Ülkeyi yönetenlerin “terör örgütlerinin ortak saldırısı altındayız, seferberlik ruhu içinde mücadele etmeliyiz” ve “terörle işbirliği yapan ülkeler şunu bilsinler ki terör bir süre sonra kendilerini de vuracaktır” itiraf niteliğindeki bu söylemler iyi anlaşılmalıdır. 

Terör örgütleri ülkemize karşı neden işbirliği içindedir?

Terörün beslendiği Orta Doğu ülkelerinde komşu devletlerin iç işlerine müdahale ederek acaba hatalar mı yaptık?

Ayrıca yukarıdaki söylemlerden söyleyenlerin de ders alması gerekmez mi?

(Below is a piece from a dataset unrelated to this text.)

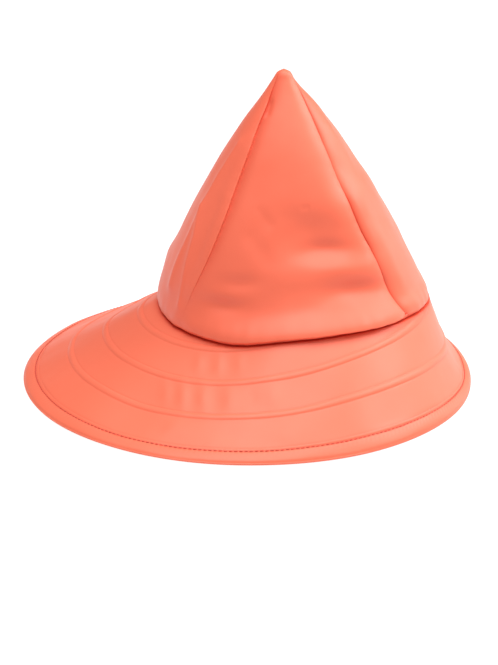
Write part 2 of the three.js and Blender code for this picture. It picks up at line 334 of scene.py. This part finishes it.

Bakınız ülkemizi yönetenlerin son yıllardaki en büyük yanlışı Halep olayına şaşı bakıştır.

Dört yıl önce işgal edilmiş Suriye’nin önemli şehirlerinden biri olan Halep rejim karşıtları ve terör örgütlerince işgal edildi.

Ülkemizi yöneten siyasilerimizin hiç birinden Halep’in işgaline karşı ses çıkmadı. Halep Suriye güçleri tarafından dört yıl sonra geri alındı. Siyasilerimiz “insanlık suçu işleniyor, katliam yapılıyor, çocuklar kadınlar öldürülüyor” diyerek dünya kamuoyunun dikkatini çekmeye çalışıyor. BM’yi göreve çağırıyor.

Sosyal medyada paylaşılan Suriye de katliam resimleri ve videolarının ise sahte olduğunu CNN tv açıkladı.

Suriye de rejim karşıtlarının içinde kimler vardı? El Nusra, Çeçen ve dinci terör örgütleri..

Ne demişlerdi, teröre bulaşmamak gerek.

Hala MİT tırları gizemini koruyor. Terörle işbirliği yapan ülkeleri uyarırken sanırım tecrübe konuşuyor demek yanlış olmaz..

Terör uzmanlarının önemli bir söylemini düşünmenizi öneririm!

Terörü önlemek için, terör eyleminin yapılış şeklini iyi analiz edip, istihbarat çalışmalarını geliştirmek gerek.

Bir de sorumlu olanların “ben terörle mücadelede başarılı olamadım” demesi lazım. Yoksa iktidar ne olursa olsun benim elimde olsun kafasıyla çok daha fazla canlar yanacak.